Jones objected to these findings but, based on the evidence presented at sentencing, the district court adopted the recommended finding that Jones transported oxycodone three times. The court further found that, while the witness testimony regarding the transported quantities lacked exactitude, it substantiated the 300-pills-per-trip finding recommended in the PSR. In light of this credited testimony, we find no clear error in the district court’s adoption of the probation officer’s recommendation as to the drug quantity attributable to Jones. See United States v.

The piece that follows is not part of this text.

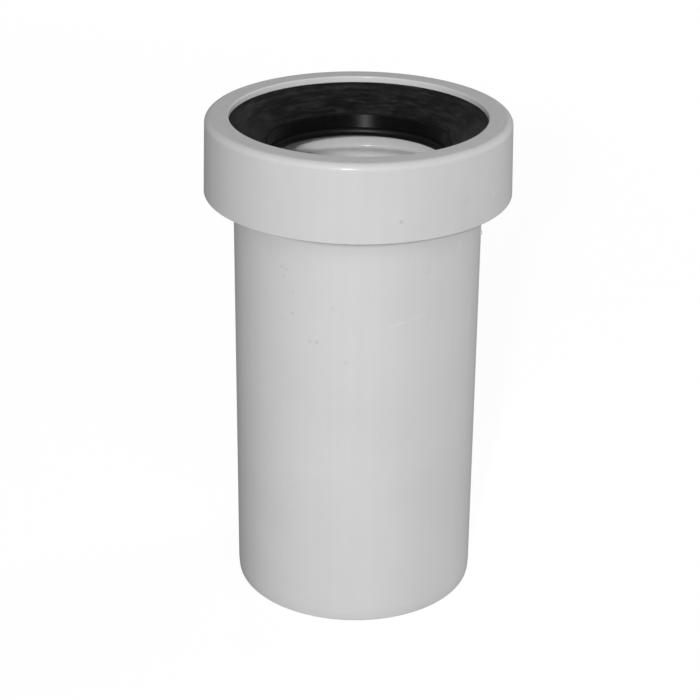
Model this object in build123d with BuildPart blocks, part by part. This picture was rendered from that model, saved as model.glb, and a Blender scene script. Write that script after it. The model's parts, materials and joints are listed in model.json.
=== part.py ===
from build123d import *
import os
from math import atan2, cos, pi, radians, sqrt, tan

# Toilet pan connector: a straight spigot that goes into a 110 mm drain, with a socket head that holds a rubber
# lip seal under a snap-fit collar. The pan's outlet pushes into the seal from above.
# Millimetres, +Z up. The origin is the centre of the spigot's end, so the connector stands with its mouth up.

# Whole connector
overall_height = 224.0
seat_clearance = 0.15          # between the seal's edge and the walls on both sides of it

# Spigot: the pipe
spigot_diameter = 110.0        # the standard drain size
pipe_wall = 3.0
lead_in_height = 4.0           # the slight taper at the end that starts the pipe in the drain's socket
lead_in_depth = 0.4
end_chamfer = 0.8

# Spigot: the socket head
socket_depth = 35.1            # from the mouth's rim down to the socket's floor
floor_width = 7.0              # how far the floor reaches out from the bore
socket_wall = 3.0
floor_wall = 3.0
floor_corner_chamfer = 0.9
bore_edge_chamfer = 2.3        # leads the flow from the floor into the bore
shoulder_round = 3.6
shoulder_gusset = 2.6          # fills the corner between the pipe and the shoulder
socket_rim_chamfer = 0.5

# Spigot: the snap ridge round the socket
ridge_depth = 1.6
ridge_flat = 1.2
ridge_ramp_height = 3.2

# Seal
flange_thickness = 2.6         # clamped between the collar's rim and the socket's rim
skirt_height = 6.0             # the edge that hangs over the outside of the socket
skirt_wall = 1.8
rib_height = 3.5               # the rib that stands inside the socket
rib_wall = 2.0
throat_diameter = 82.6         # stretches over the pan's outlet
throat_depth = 12.7            # from the mouth's rim down to the top of the neck
throat_chamfer = 0.8
funnel_wall = 2.6
neck_wall = 2.2
bead_depth = 21.5              # from the mouth's rim down to the middle of the bead
bead_radius = 2.0
bead_sides = 12                # the round bead is drawn with flat sides

# Collar
rim_thickness = 3.0
rim_overhang = 2.4             # how far the rim reaches in past the socket's wall
collar_wall = 3.0
collar_height = 34.3
collar_draft = 1.5             # degrees: the skirt widens towards its open foot
collar_round = 3.0
mouth_chamfer = 0.6
foot_chamfer = 0.3

# Collar: the snap lugs
lug_count = 8
lug_arc = 18.0                 # degrees of the circle that each lug covers
lug_height = 3.2
lug_ramp_height = 1.4
lug_clearance = 0.3            # to the socket's wall
snap_clearance = 0.2           # between a lug's top and the ridge above it

# Radii that follow
spigot_radius = spigot_diameter / 2
bore_radius = spigot_radius - pipe_wall
socket_inner = bore_radius + floor_width
socket_outer = socket_inner + socket_wall
mouth_radius = socket_inner - rim_overhang
skirt_inner = socket_outer + seat_clearance
skirt_outer = skirt_inner + skirt_wall
cavity_radius = skirt_outer + seat_clearance
collar_radius = cavity_radius + collar_wall
rib_outer = socket_inner - seat_clearance
rib_inner = rib_outer - rib_wall
throat_radius = throat_diameter / 2
neck_outer = throat_radius + neck_wall

# Heights that follow
floor_level = overall_height - socket_depth
underside_level = floor_level - floor_wall
rim_underside = overall_height - rim_thickness
socket_rim = rim_underside - flange_thickness
collar_foot = overall_height - collar_height
skirt_foot = socket_rim - skirt_height
rib_foot = socket_rim - rib_height
throat_top = overall_height - throat_depth
bead_level = overall_height - bead_depth
lug_top = collar_foot + lug_height
ridge_underside = lug_top + snap_clearance
ridge_top = ridge_underside + ridge_flat + ridge_ramp_height


def corner(section, radius, height):
    """The corner of a half section that lies at a radius and a height."""
    return section.vertices().sort_by_distance((radius, height))[0]


def round_off(section, radius, height, size):
    """Round a square corner of a half section with three flats that touch its arc."""
    chamfer(corner(section, radius, height), size * (2 - sqrt(2)))
    flat_ends = section.vertices().sort_by_distance((radius, height))[:2]
    chamfer(flat_ends, size * (tan(pi / 8) - tan(pi / 16)))


def widened(radius, drop):
    """The radius of a drafted wall at a distance below the level where it is given."""
    return radius + drop * tan(radians(collar_draft))


os.makedirs("parts", exist_ok=True)

# The spigot: pipe, shoulder, socket and snap ridge, one moulding
with BuildPart() as spigot:
    with BuildSketch(Plane.XZ) as spigot_section:
        with BuildLine():
            Polyline(
                (bore_radius, 0),
                (spigot_radius - lead_in_depth, 0),
                (spigot_radius, lead_in_height),
                (spigot_radius, underside_level),
                (socket_outer, underside_level),
                (socket_outer, ridge_underside),
                (socket_outer + ridge_depth, ridge_underside),
                (socket_outer + ridge_depth, ridge_underside + ridge_flat),
                (socket_outer, ridge_top),
                (socket_outer, socket_rim),
                (socket_inner, socket_rim),
                (socket_inner, floor_level),
                (bore_radius, floor_level),
                close=True,
            )
        make_face()
        chamfer(corner(spigot_section, spigot_radius - lead_in_depth, 0), end_chamfer)
        chamfer(corner(spigot_section, spigot_radius, underside_level), shoulder_gusset)
        chamfer(corner(spigot_section, socket_outer, socket_rim), socket_rim_chamfer)
        chamfer(corner(spigot_section, socket_inner, floor_level), floor_corner_chamfer)
        chamfer(corner(spigot_section, bore_radius, floor_level), bore_edge_chamfer)
        round_off(spigot_section, socket_outer, underside_level, shoulder_round)
    revolve(axis=Axis.Z)
spigot.part.label = "spigot"

# The seal: a clamped edge with a skirt and a rib, then the funnel, the neck and the bead
funnel_edge = mouth_radius + seat_clearance
funnel_slope = atan2(rim_underside - throat_top, funnel_edge - throat_radius)
funnel_drop = funnel_wall / cos(funnel_slope)


def under_funnel(radius):
    """The height of the funnel's underside at a radius."""
    return throat_top + (radius - throat_radius) * tan(funnel_slope) - funnel_drop


with BuildPart() as seal:
    with BuildSketch(Plane.XZ) as seal_section:
        with BuildLine():
            Polyline(
                (throat_radius, bead_level),
                (neck_outer, bead_level),
                (neck_outer, under_funnel(neck_outer)),
                (rib_inner, under_funnel(rib_inner)),
                (rib_inner, rib_foot),
                (rib_outer, rib_foot),
                (rib_outer, socket_rim),
                (skirt_inner, socket_rim),
                (skirt_inner, skirt_foot),
                (skirt_outer, skirt_foot),
                (skirt_outer, rim_underside),
                (funnel_edge, rim_underside),
                (throat_radius, throat_top),
                close=True,
            )
        make_face()
        chamfer(corner(seal_section, throat_radius, throat_top), throat_chamfer)
        chamfer(corner(seal_section, neck_outer, under_funnel(neck_outer)), throat_chamfer)
        with Locations((neck_outer - bead_radius, bead_level)):
            RegularPolygon(bead_radius, bead_sides)
    revolve(axis=Axis.Z)
seal.part.label = "seal"

# One snap lug, rooted in the collar's skirt: flat on top, with a ramp below that rides over the ridge
lug_inner = socket_outer + lug_clearance
lug_root = widened(cavity_radius, rim_underside - lug_top) + collar_wall / 2
with BuildPart() as lug:
    with BuildSketch(Plane.XZ):
        with BuildLine():
            Polyline(
                (lug_root, collar_foot),
                (lug_inner + ridge_depth, collar_foot),
                (lug_inner, collar_foot + lug_ramp_height),
                (lug_inner, lug_top),
                (lug_root, lug_top),
                close=True,
            )
        make_face()
    revolve(axis=Axis.Z, revolution_arc=lug_arc)

# The collar: a rim that holds the seal down and a drafted skirt with the lugs inside its foot
foot_inner = widened(cavity_radius, rim_underside - collar_foot)
foot_outer = widened(collar_radius, overall_height - collar_foot)
with BuildPart() as collar:
    with BuildSketch(Plane.XZ) as collar_section:
        with BuildLine():
            Polyline(
                (mouth_radius, rim_underside),
                (cavity_radius, rim_underside),
                (foot_inner, collar_foot),
                (foot_outer, collar_foot),
                (collar_radius, overall_height),
                (mouth_radius, overall_height),
                close=True,
            )
        make_face()
        round_off(collar_section, collar_radius, overall_height, collar_round)
        chamfer(corner(collar_section, foot_outer, collar_foot), foot_chamfer)
        for mouth_level in (overall_height, rim_underside):
            chamfer(corner(collar_section, mouth_radius, mouth_level), mouth_chamfer)
    revolve(axis=Axis.Z)
    with PolarLocations(0, lug_count, start_angle=-lug_arc / 2):
        add(lug.part)
collar.part.label = "collar"

for piece in (spigot, seal, collar):
    export_step(piece.part, f"parts/{piece.part.label}.step")
    print(piece.part.label, "volume", round(piece.part.volume / 1000, 2), "cm3")
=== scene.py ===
# %% [markdown]
# A toilet pan connector joins the outlet of a toilet pan to a 110 mm drain. It is three pieces: a white
# spigot with a wide head, a black rubber lip seal in that head, and a white collar that snaps over the
# head and holds the seal down. The exact solids of the three come in as a fixed frame, in metres. This
# script makes each piece again as a smoothly rounded mesh of the same size, and gives it the finish of
# the real one.

# %% Load the frame
import bmesh
import bpy
import json
from collections import Counter
from math import atan2, cos, hypot, radians, sin, sqrt, tan, tau
from mathutils import Matrix, Vector


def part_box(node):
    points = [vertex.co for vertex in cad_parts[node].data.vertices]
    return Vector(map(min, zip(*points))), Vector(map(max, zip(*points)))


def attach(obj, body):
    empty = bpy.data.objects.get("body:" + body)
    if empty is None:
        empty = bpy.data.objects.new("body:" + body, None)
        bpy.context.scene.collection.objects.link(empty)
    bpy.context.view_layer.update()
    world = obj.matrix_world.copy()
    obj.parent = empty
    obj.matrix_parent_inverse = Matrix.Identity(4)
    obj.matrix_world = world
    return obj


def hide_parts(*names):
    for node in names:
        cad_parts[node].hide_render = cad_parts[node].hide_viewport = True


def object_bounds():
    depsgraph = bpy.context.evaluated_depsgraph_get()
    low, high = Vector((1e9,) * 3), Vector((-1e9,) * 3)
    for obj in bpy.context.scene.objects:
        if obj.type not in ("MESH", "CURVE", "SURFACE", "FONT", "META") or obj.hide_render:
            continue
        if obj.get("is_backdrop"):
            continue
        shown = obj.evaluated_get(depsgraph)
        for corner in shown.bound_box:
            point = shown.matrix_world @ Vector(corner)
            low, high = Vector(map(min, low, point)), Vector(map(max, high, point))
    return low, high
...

McDowell, 745 F.3d 115, 120 (4th Cir. 2014) (noting the “considerable deference” this court affords “to a district court’s determinations regarding the reliability of information in a PSR,” and reaffirming that this court “will not disturb a court’s determination regarding the reliability of a PSR unless ․ left with the definite and firm conviction that a mistake has been committed” (internal quotation marks omitted)).

Because the assigned basis for reversal lacks merit, we affirm Jones’ criminal judgment. We dispense with oral argument because the facts and legal contentions are adequately presented in the materials before this court and argument would not aid the decisional process.



Affirmed by unpublished per curiam opinion. Unpublished opinions are not binding precedent in this circuit.